#### Task statement:
Below is a listing. Gather each line of it that contains "with".

#### Source data:
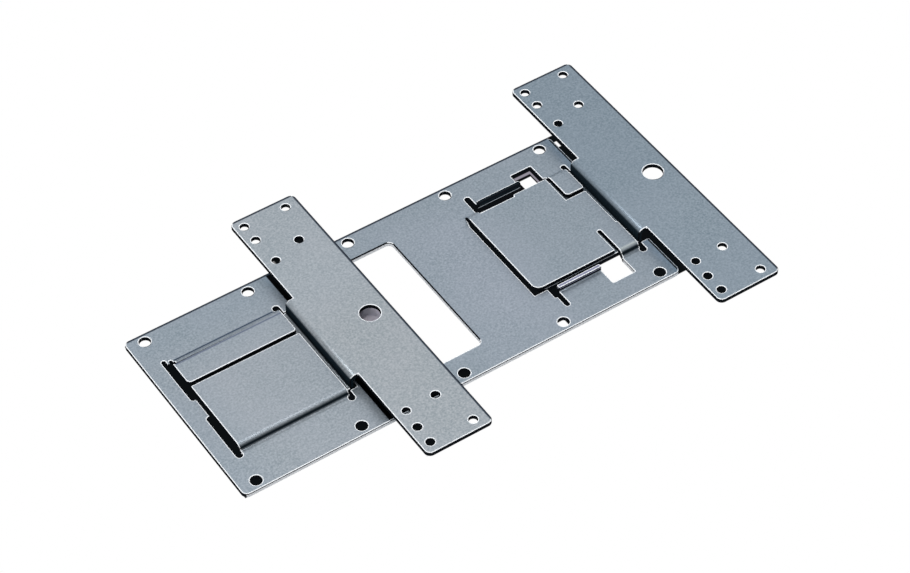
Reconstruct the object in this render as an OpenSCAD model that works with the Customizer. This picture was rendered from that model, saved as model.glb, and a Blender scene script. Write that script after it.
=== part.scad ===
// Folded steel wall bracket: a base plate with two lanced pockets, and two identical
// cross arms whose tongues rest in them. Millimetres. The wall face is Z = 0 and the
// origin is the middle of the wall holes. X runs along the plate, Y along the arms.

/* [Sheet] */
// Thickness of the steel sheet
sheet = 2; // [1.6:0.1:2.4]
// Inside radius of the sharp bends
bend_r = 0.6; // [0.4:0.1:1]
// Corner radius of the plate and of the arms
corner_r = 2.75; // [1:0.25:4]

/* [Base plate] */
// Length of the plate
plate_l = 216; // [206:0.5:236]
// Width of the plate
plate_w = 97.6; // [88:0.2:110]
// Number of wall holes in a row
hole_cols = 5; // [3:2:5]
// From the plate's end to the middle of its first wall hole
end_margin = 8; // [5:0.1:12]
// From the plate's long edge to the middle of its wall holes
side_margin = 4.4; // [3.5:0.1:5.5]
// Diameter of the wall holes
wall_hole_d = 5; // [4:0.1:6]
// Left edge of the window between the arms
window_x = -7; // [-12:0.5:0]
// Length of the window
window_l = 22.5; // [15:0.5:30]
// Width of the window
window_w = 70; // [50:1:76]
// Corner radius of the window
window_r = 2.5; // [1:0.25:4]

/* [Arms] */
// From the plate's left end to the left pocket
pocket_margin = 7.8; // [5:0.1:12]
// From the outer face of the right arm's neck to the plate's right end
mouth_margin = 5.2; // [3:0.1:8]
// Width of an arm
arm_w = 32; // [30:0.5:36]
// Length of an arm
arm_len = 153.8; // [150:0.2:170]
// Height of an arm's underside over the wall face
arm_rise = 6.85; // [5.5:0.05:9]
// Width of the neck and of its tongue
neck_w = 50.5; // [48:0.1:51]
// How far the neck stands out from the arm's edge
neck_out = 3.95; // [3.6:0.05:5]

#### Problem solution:
Reconstruct the object in this render as an OpenSCAD model that works with the Customizer. This picture was rendered from that model, saved as model.glb, and a Blender scene script. Write that script after it.
// Folded steel wall bracket: a base plate with two lanced pockets, and two identical